In 2025, KTBG was named a finalist for the National Association of Broadcasters Crystal Radio Awards for outstanding community service.

==Format==
The Bridge specializes in indie and alternative rock, but has long featured lesser-known independent artists across genres and cities of origin. KTBG airs a number of weekly specialty programs dedicated to music discovery from hip hop, electronic, indie, classic rock, pop, soul and local scenes. NPR Music shows World Cafe, Alt.Latino, and All Songs Considered also air on the station.
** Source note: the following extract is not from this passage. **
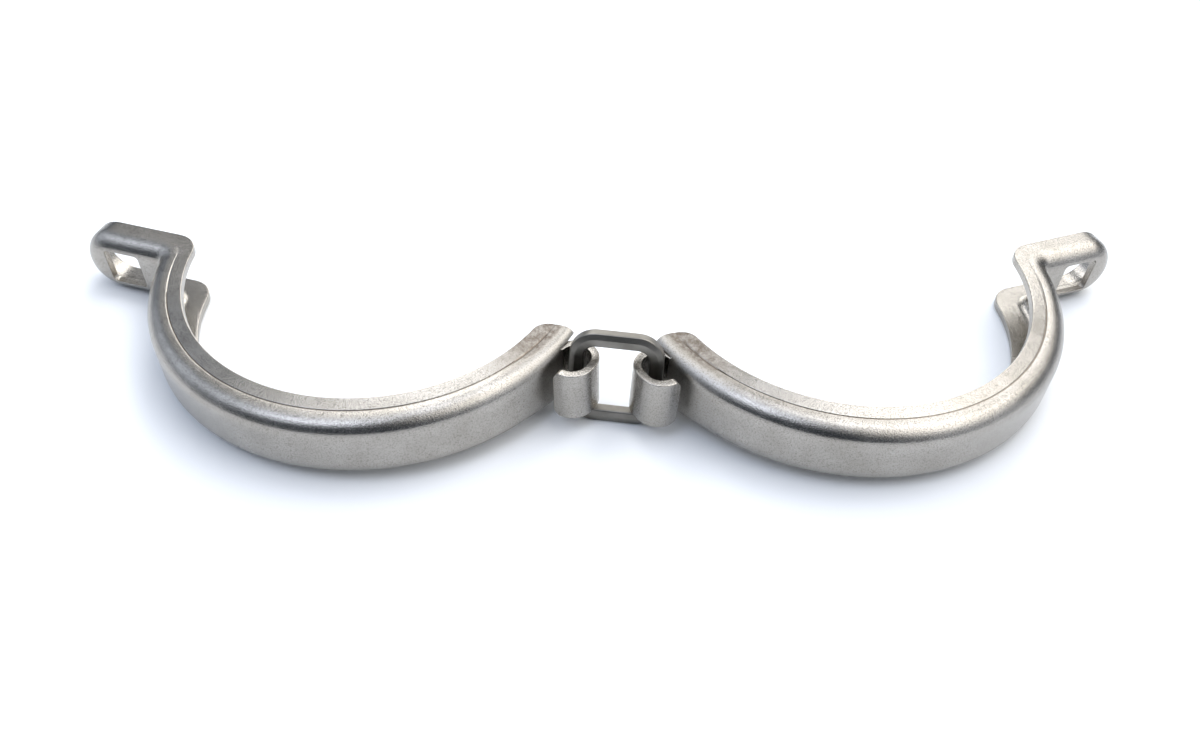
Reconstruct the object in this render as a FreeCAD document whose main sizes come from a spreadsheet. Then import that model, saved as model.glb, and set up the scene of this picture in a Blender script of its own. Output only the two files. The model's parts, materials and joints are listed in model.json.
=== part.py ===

909 Sessions are filmed at KCPT/The Bridge's studios, and include interviews and performances from artists like Jason Isbell & the 400 Unit, Kacey Musgraves, Lake Street Dive, Yola, Ladysmith Black Mambazo, and Father John Misty. Notable Kansas City artists including Radkey, Madisen Ward & the Mama Bear, Frogpond and The Rainmakers have also appeared in studio.

For a long time, KTBG also aired Morning Edition, Weekend Edition and All Things Considered because the area's NPR News station, KCUR, only provides rimshot coverage of the eastern portion of the market. Many of the Kansas City stations must conform their signals to protect Whiteman Air Force Base in Knob Noster, near Warrensburg. Unusual for an NPR station, it formerly aired football and basketball games of the University of Central Missouri Mules.

In 2021, the station began airing "Sonic Spectrum with Robert Moore," which previously aired on KRBZ from 2007-2020 and on NPR-affiliate KCUR from 2003-2007.